250SLのエンジンをオーバーホールしました。私はデキが悪いメカニックなので達人のような講釈はできませんが、数をこなしてますので注意点を。写真はバルブクリアランスIN0.08mm EX0.18mm)を測定しています。オーバーホール時はカムも乾いていますのでシックネスゲージの抜き差しは緩い目でやっています。全てを計測後クランクを数回転さして再計測をしたほうがいいです。
写真ではわかりにくいですがチェーンテンショナーはオイルをテンショナーのところに溜めて、ガイドを何度か押してエアー抜きをしてください。必須です。昔知らずにエンジンを回してチェーンが1コマずれたことがありました。中古などはオイルが残ってますので大丈夫のこともありますが、必ずやるようにして下さい。
シリンダーとオイルパンの間には液体パッキンがはいります。クランクのリヤシールが少し神経質になります。ヒモ状のオイルシールですがマニュアルの指示に従い0.6mmつき出してカットしています。こちらも過去に「ツライチで充分」と聞いたことがありオイルが漏れて失敗しました。その他のところは私は液体パッキンを使用しません。理由は2つ。1.腕が悪いので失敗を想定してやり直しの場合ガスケットを再利用できるように。2.面倒くさい。 ただ部品の合わせ面はガスケットを丁寧に取り除き、定盤かオイルストーンで必ず面だしします。ボルトは常にトルクレンチで締めています。ボルト ねじ山の掃除も丁寧に行います。エンジンのオーバーホールは部品の点検、清掃の時間がほとんどです。バラして組む時間はしれています。オーバーホールが必要になったエンジンのほとんどが過去に横着な仕事をしたものです。
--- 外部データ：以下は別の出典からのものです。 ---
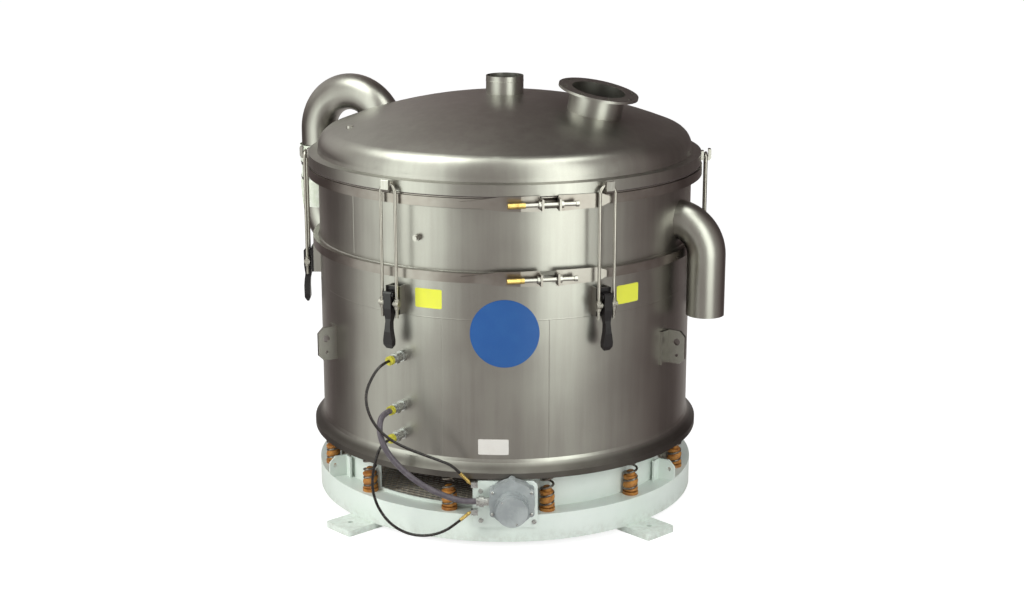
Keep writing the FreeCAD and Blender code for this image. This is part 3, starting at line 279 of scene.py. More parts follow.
def zinc_plate():
    """Bright zinc with the frosted flakes of galvanising."""
    f = Finish("zinc_plate")
    flakes = f.node("ShaderNodeTexVoronoi", {}, {"Vector": f.place, "Scale": 160.0}, output=1)
    tone = f.node("ShaderNodeSeparateColor", {}, {0: flakes})
    cloud = f.noise(60, 3.0, 0.6)
    colour = f.mix(tone * 0.6 + cloud * 0.4, (0.40, 0.405, 0.40), (0.66, 0.67, 0.65))
    return f.coated(colour, 0.24 + tone * 0.16, 1.0, f.raised(cloud, 0.10, 0.0005))


def guard_steel():
    """Expanded mesh, zinc gone dull, with painted shade darkening it towards its middle, under the body."""
    f = Finish("guard_steel")
    dirt = f.noise(22, 4.0, 0.65)
    x, y = f.part_of_place(0), f.part_of_place(1)
    colour = f.mix(dirt.span(0.35, 0.7), (0.78, 0.74, 0.64), (0.52, 0.45, 0.36))
    # Painted shade: inside 0.64 m the colour falls to near-black brown, as in the shade under the body.
    colour = f.mix((x * x + y * y).root().span(0.64, 0.46), colour, (0.09, 0.07, 0.055))
    return f.coated(colour, 0.42 + dirt * 0.2, 0.25, f.raised(dirt, 0.10, 0.0006))


def sand_cast():
    """Painted cast aluminium with the skin of a sand mould."""
    f = Finish("sand_cast")
    skin = f.noise(420, 3.0, 0.7)
    stain = f.noise(17, 4.0, 0.6)
    colour = f.mix(stain.span(0.35, 0.7), (0.30, 0.325, 0.335), (0.41, 0.44, 0.445))
    colour = f.mix(skin.span(0.6, 0.8, 0.0, 0.3), colour, (0.17, 0.165, 0.17))
    return f.coated(colour, 0.5 + stain * 0.12, 0.25, f.raised(skin, 0.35, 0.0009))


def hose_cover():
    """Black rubber hose with the faint wrap of its curing cloth along it."""
    f = Finish("hose_cover")
    along = f.node("ShaderNodeUVMap", {"uv_map": "lay"})
    run = f.node("ShaderNodeSeparateXYZ", {}, {0: along}, output=0)
    turn = f.node("ShaderNodeSeparateXYZ", {}, {0: along}, output=1)
    wrap = ((run * 900 + turn * 6.2832) * 1.0).sine()
    grime = f.noise(90, 3.0, 0.6)
    colour = f.mix(grime.span(0.45, 0.75), (0.006, 0.003, 0.003), (0.030, 0.019, 0.018))
    return f.coated(colour, 0.18 + grime * 0.16, 0.0, f.raised(wrap, 0.22, 0.0005))


def conduit_cover():
    """Grey vinyl jacket drawn over a wound strip, whose turns show faintly."""
    f = Finish("conduit_cover")
    along = f.node("ShaderNodeUVMap", {"uv_map": "lay"})
    run = f.node("ShaderNodeSeparateXYZ", {}, {0: along}, output=0)
    ribs = (run * (2 * math.pi / 0.0052)).sine()
    grime = f.noise(50, 3.0, 0.6)
    colour = f.mix(grime.span(0.4, 0.75), (0.085, 0.072, 0.088), (0.135, 0.118, 0.132))
    return f.coated(colour, 0.36 + grime * 0.16, 0.0, f.raised(ribs, 0.25, 0.0005))


def gasket_rubber():
    f = Finish("gasket_rubber")
    grain = f.noise(300, 3.0, 0.6)
    colour = f.mix(grain.span(0.4, 0.7), (0.045, 0.035, 0.035), (0.085, 0.07, 0.068))
    return f.coated(colour, 0.6 + grain * 0.15, 0.0, f.raised(grain, 0.15, 0.0004))


def woven_wire():
    """Square-mesh wire cloth: two crossed sets of wires, each high where the other is low."""
    f = Finish("woven_wire")
    x, y = f.part_of_place(0), f.part_of_place(1)
    step = 2 * math.pi / 0.004
    weave = (x * step).sine() * (y * step).sine()
    wires = (x * (2 * step)).sine() * 0.5 + (y * (2 * step)).sine() * 0.5
    colour = f.mix(wires.span(-0.6, 0.3), (0.05, 0.045, 0.045), (0.50, 0.495, 0.47))
    return f.coated(colour, 0.34 + weave.span(-1, 1) * 0.1, 1.0, f.raised(weave + wires, 0.5, 0.0008))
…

メルセデスのエンジンは耐久性重視ですので、ポルシェのように「組み方によって吹け上がりが違う」ところまでわかりません。実際にはあるのかもしれませんがそれが解る人はすごい!エンジンの特性はメカニカルポンプによるところが多いので調子が気になる方はこちらをオーバーホールしたほうが体感できます。今回のエンジンも過去に焼きつきをしたようでクランクの芯が出ておらず、メタルのクリアランスも適当に修理したようです。